I think my hon. Friend’s question betrays the fact that he has already made his own assessment. I believe that this suggestion was made in a response by regional airports to a consultation on APD conducted by my right hon. Friend the Chancellor. No doubt the Chancellor will respond to those suggestions in due course.

I think it is an excellent suggestion. There is huge capacity in the regional airports and since there has been complete freedom to fly anywhere in Europe, it has been difficult for Governments to use that capacity. Does the Secretary of State have any ideas how that extra capacity in regional airports can be used to the benefit of the UK economy?

The hon. Gentleman is absolutely right: there is significant capacity in our regional airport runways. We have to recognise that the demand for aviation growth in the UK is not just an aggregate demand—it has a certain geographical distribution—but I am keen that the regional airports play a role in meeting that demand. I believe that the high-speed rail project will help them to do so.

As part of the review, will the Secretary of State discuss with the Treasury the viability of having an APD holiday for new long-haul routes from regional airports to improve their competitiveness with south-east airports and airports on the continent?

As I said, my right hon.

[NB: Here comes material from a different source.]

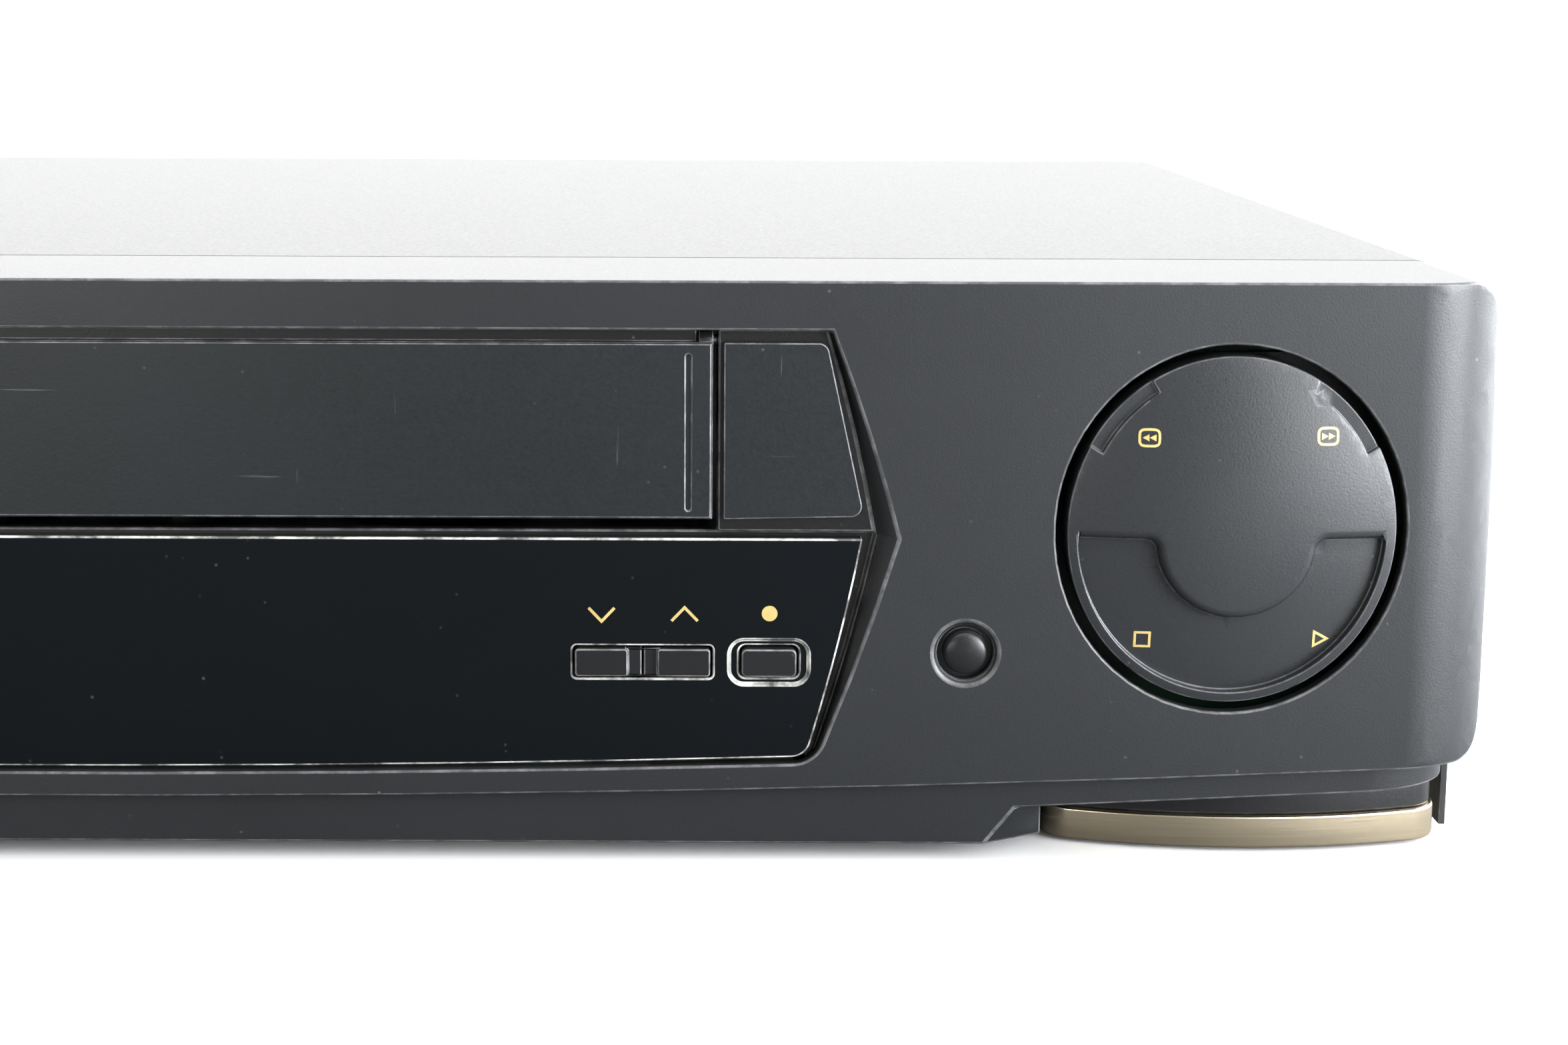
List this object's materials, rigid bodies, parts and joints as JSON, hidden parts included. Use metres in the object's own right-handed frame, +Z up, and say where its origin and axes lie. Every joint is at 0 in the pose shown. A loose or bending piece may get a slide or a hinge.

Friend the Chancellor has conducted a consultation on the future of APD and he has made it clear that any changes to the system would have to be broadly revenue-neutral. I do not know whether my hon. Friend submitted his suggestion during the course of the consultation, but if not, I am sure that the Chancellor would be prepared to take it as a late entry.

Does not the Secretary of State agree that the competitiveness of Belfast airports is gravely impinged by the fact that APD is levied at £120 for a return on business-class long-haul flights from Belfast, while 90 miles down the road in Dublin, it is €3 going down to zero. Clearly, as far as Northern Ireland is concerned, there is a strong case for looking at the issue of APD.

Once again, I am certain that the right hon. Gentleman will have submitted his views to the Chancellor in the consultation to which I just referred.

Britain’s business community finds it incredible that the Government have no intention of bringing forward a proper strategy for aviation and UK airports for the next two years. Opposition Members believe that any expansion in aviation must be sustainable, but is it not nonsense for the Government to rule out any expansion in the south-east, regardless of whether or not it can be demonstrated to be sustainable. Is not the chief executive of London First right when she warns that this failure is

“damaging our economy and enhancing that of our EU rivals”?

The hon. Lady is right that we have a big challenge in relation to aviation growth in the south-east. What I did not hear her do was repeat Labour’s policy to build a third runway at Heathrow airport. Perhaps at some stage she could tell the House whether that remains Labour’s policy. The coalition Government cancelled the third runway at Heathrow because of the unacceptable environmental burden that it imposed, but we are committed to developing a new and sustainable aviation strategy that will allow the growth of aviation in the UK—but only when it meets its environmental obligations.